Over time, models experience performance shifts due to changes in input distributions, outdated embeddings, or evolving user behavior. Observability metrics must track consistency and detect drift before quality degradation becomes severe.

Fabricated Content Detection

Language models can produce inaccurate or ungrounded content. Observability platforms should measure:

  • Faithfulness to source material
  • Grounding in provided context
  • Relevance to user intent

These metrics help identify hallucinations and validate outputs against known datasets.

Performance and Availability Metrics

Latency and reliability directly affect user experience. Observability pipelines must capture:

  • End-to-end and component-level latency
  • Error rates and failure modes
  • Overall system availability

These metrics ensure AI systems deliver consistent operational value.

Safety Control Monitoring

Guardrails prevent harmful, biased, or policy-violating outputs. Observability systems must log:

  • Safety violations
  • Bias detection events
  • Attempts to expose sensitive data

These logs support compliance audits and verify the effectiveness of safety mechanisms.


Architecture-Specific Monitoring Approaches

Different AI architectures require tailored observability strategies to address their unique behaviors and risks.

Retrieval Augmented Generation (RAG) Systems

RAG architectures consist of sequential stages, each introducing potential failure modes.

Query Analysis and Classification

Monitoring must capture original user inputs, preprocessing steps, and intent classification results. This visibility helps teams identify query patterns, gaps in knowledge bases, and misclassification issues.

Template Construction Monitoring

Tracking template selection, variable insertion, and context assembly provides insight into prompt engineering effectiveness and highlights breakdowns in context integration.

Vector Database Performance

Critical metrics include:

  • Retrieval latency
  • Similarity score distributions
  • Document relevance rankings
  • Index performance characteristics

Monitoring these metrics helps optimize retrieval quality and system responsiveness.

Data Lineage in Retrieval

Observability must track which documents were retrieved, how embeddings were generated, content freshness, and transformations applied before reaching the model. Strong lineage tracking improves debugging and ensures data relevance.

Agent-Specific Monitoring

Autonomous agents require visibility into:

  • Task decomposition and planning
  • Tool selection and invocation
  • Memory usage and state management
  • Multi-step workflow execution

This monitoring is essential for debugging agent behavior and optimizing autonomous decision-making.


Conclusion

AI systems require observability approaches that extend beyond traditional monitoring frameworks. Non-deterministic outputs, autonomous agents, and multi-stage pipelines introduce complexity that standard tools cannot manage effectively.

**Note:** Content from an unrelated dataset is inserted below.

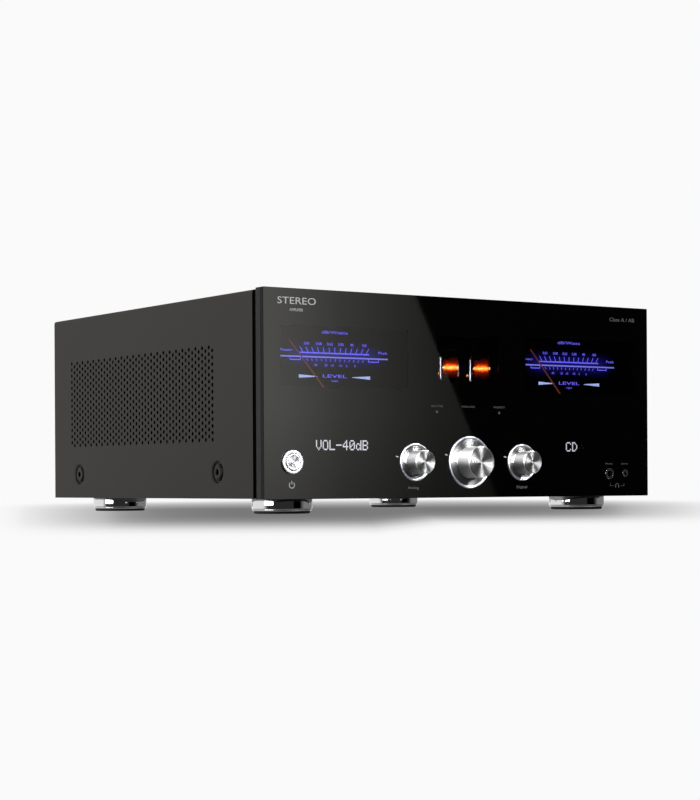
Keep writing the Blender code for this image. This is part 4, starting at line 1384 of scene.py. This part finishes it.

Comprehensive AI observability strategies must capture:

  • Prompt evolution and model configurations
  • Behavioral drift and hallucination metrics
  • Performance, reliability, and safety indicators

Architecture-specific monitoring is essential. RAG systems require deep visibility into retrieval and data lineage, while autonomous agents demand insight into decision-making workflows and tool usage. Universal patterns such as guardrail monitoring and latency tracking underpin all implementations.

Successful AI observability begins at design time. Organizations should integrate monitoring from the earliest development stages, prioritize data lineage, and establish strong audit trails. Purpose-built AI observability tools provide the capabilities needed to capture AI-specific signals and metrics.

As AI systems become mission-critical, observability becomes a foundational requirement. Organizations that invest in robust monitoring gain the visibility necessary to ensure reliability, maintain compliance, and consistently deliver value from their AI initiatives.